2. Pursuant to the procedure adopted in D.96-09-097, the following timely comments and replies were received by the Commission's Branch staff counsel were received on behalf of the Commission:
The California Municipal Utilities Association; the International Brotherhood of Electrical Workers, Local 1245; Northern California Power Agency; PG&E; Pacific Power and Light Company; SDG&E; Sierra Pacific; Edison; Southern California Public Power Authority; and Branch (Joint Comments). PG&E also separately submitted concurring comments. Additional comments were received separately from Gary Bailey, John Sevier, Emil Bereczky, and William P. Adams. Comments in the form of correspondence were received from three members of the public.
Replies to the comments of Bailey, Adams, Bereczky and Sevier were received from the aforementioned joint parties. PG&E, SDG&E, Edison, and Sierra Pacific separately replied to Bailey's comments.

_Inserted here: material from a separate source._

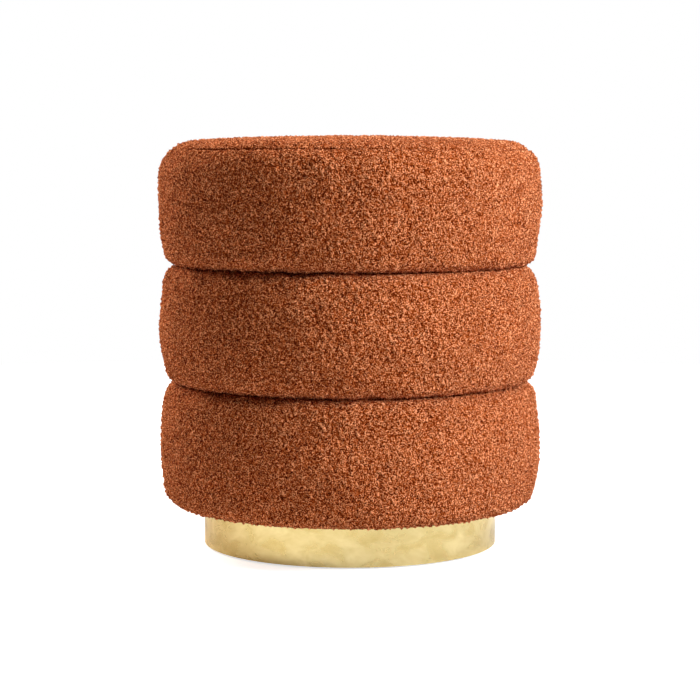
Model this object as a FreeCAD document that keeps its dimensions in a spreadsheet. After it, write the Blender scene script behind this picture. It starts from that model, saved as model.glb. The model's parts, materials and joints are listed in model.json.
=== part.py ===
"""Round storage ottoman: three padded rolls on a gold metal plinth, with a lift-off lid.

The ottoman stands on z = 0 with its axis on the origin, +Z up and its front towards -Y.
Almost every piece is turned, so most outlines are drawn in the plane of radius and height.
"""
import FreeCAD, Part
import math
import os

import Sketcher
from FreeCAD import Placement, Rotation, Vector

DIMENSIONS = {
    # the upholstered rolls, outside of the cover
    "crown_radius": 200.0,
    "groove_radius": 178.0,
    "roll_corner": 17.0,
    "underside": 45.0,
    "groove_level": 173.0,
    "parting": 295.0,
    "lid_gap": 0.4,
    "cover": 2.0,
    "ease": 0.2,
    "turn_under": 140.0,
    "turn_in": 15.0,
    "seam_allowance": 8.0,
    # the lid
    "lid_top": 429.0,
    "lid_crown_level": 358.5,
    "lid_corner": 36.0,
    "lid_corner_radius": 163.0,
    "lid_corner_level": 387.5,
    "top_seam_level": 415.0,
    "lid_board": 10.0,
    "lid_board_radius": 178.0,
    "lid_turn_under": 150.0,
    "locating_radius": 137.0,
    "locating_depth": 13.0,
    # the wooden frame
    "board": 12.0,
    "rim": 15.0,
    "wall": 3.0,
    "wall_outer": 165.0,
    "wall_inner": 142.0,
    "batten_width": 30.0,
    "batten_depth": 15.4,
    "batten_inner": 145.4,
    "lining": 1.0,
    "pull_strip": 1.0,
    "pull_flange": 10.0,
    # the plinth
    "board_bottom": 2.5,
    "plinth_radius": 154.5,
    "plinth_sheet": 0.8,
    "plinth_lip": 6.0,
    "plinth_bore": 114.0,
    "dust_cover": 0.5,
    "dust_cover_radius": 146.0,
    "glide_radius": 12.0,
    "glide_pitch": 120.0,
    "glide_nail": 1.2,
    "glide_nail_length": 10.0,
    "glide_chamfer": 1.0,
    # the fasteners
    "screw_head": 4.0,
    "screw_shank": 2.0,
    "screw_point": 4.0,
    "countersink": 2.0,
    "plinth_screw_pitch": 134.0,
    "plinth_screw": 35.0,
    "board_screw": 30.0,
    "batten_screw_pitch": 153.0,
    "batten_screw": 40.0,
    "locating_screw_pitch": 110.0,
    "locating_screw": 22.0,
    "staple_crown": 10.0,
    "staple_wire": 1.2,
    "staple_flat": 0.6,
    "staple_bite": 8.0,
    "wall_staple_bite": 2.0,
    "base_staple_pitch": 147.0,
    "lid_staple_pitch": 156.0,
}
BATTENS = 6
SCREWS = 6
GLIDES = 4
STAPLES = 24
BUTT_SEAM_DEGREES = 0.15
FULL_TURN = 360.0

doc = FreeCAD.newDocument("storage_ottoman")
sheet = doc.addObject("Spreadsheet::Sheet", "dims")
nodes = []


class Size:
    """A length: its number, and the spreadsheet expression that drives it."""

    def __init__(self, number, text):
        self.number = number
        self.text = text

    def combine(self, other, sign, number):
        text = other.text if isinstance(other, Size) else str(other)
        return Size(number, f"({self.text} {sign} {text})")

    def __add__(self, other):
        return self.combine(other, "+", self.number + number_of(other))

    def __sub__(self, other):
        return self.combine(other, "-", self.number - number_of(other))

    def __truediv__(self, other):
        return self.combine(other, "/", self.number / number_of(other))


def number_of(size):
    return size.number if isinstance(size, Size) else size


def fill_sheet():
    """Writes each driving dimension into the sheet under its own name."""
    for row, (name, value) in enumerate(DIMENSIONS.items(), start=1):
        sheet.set(f"A{row}", name)
        sheet.set(f"B{row}", str(value))
        sheet.setAlias(f"B{row}", name)
    doc.recompute()


def dim(name):
    return Size(DIMENSIONS[name], f"dims.{name}")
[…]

Separate reply comments were also received from Branch and Adams.
3. We have considered the comments and responses concerning the interim standards, and have modified those interim standards in accordance with our determination of the merits of the comments we received.
1. No environmental review should be conducted pursuant to CEQA.
2. The standards attached as the Appendix to the order should be adopted.
3. The standards under Rule 37, Table 1, Case 13, should be implemented by mandating trimming to the extent of:
25% of the total number of trees requiring trimming by the six-month anniversary of this order
50% of the total number of trees requiring trimming by the 12-month anniversary of this order
75% of the total number of trees requiring trimming by the 18-month anniversary of this order
100% of the total number of trees requiring trimming by the 2-year anniversary of this order
4. Future proceedings should be conducted to conclude Phase II of this proceeding expeditiously.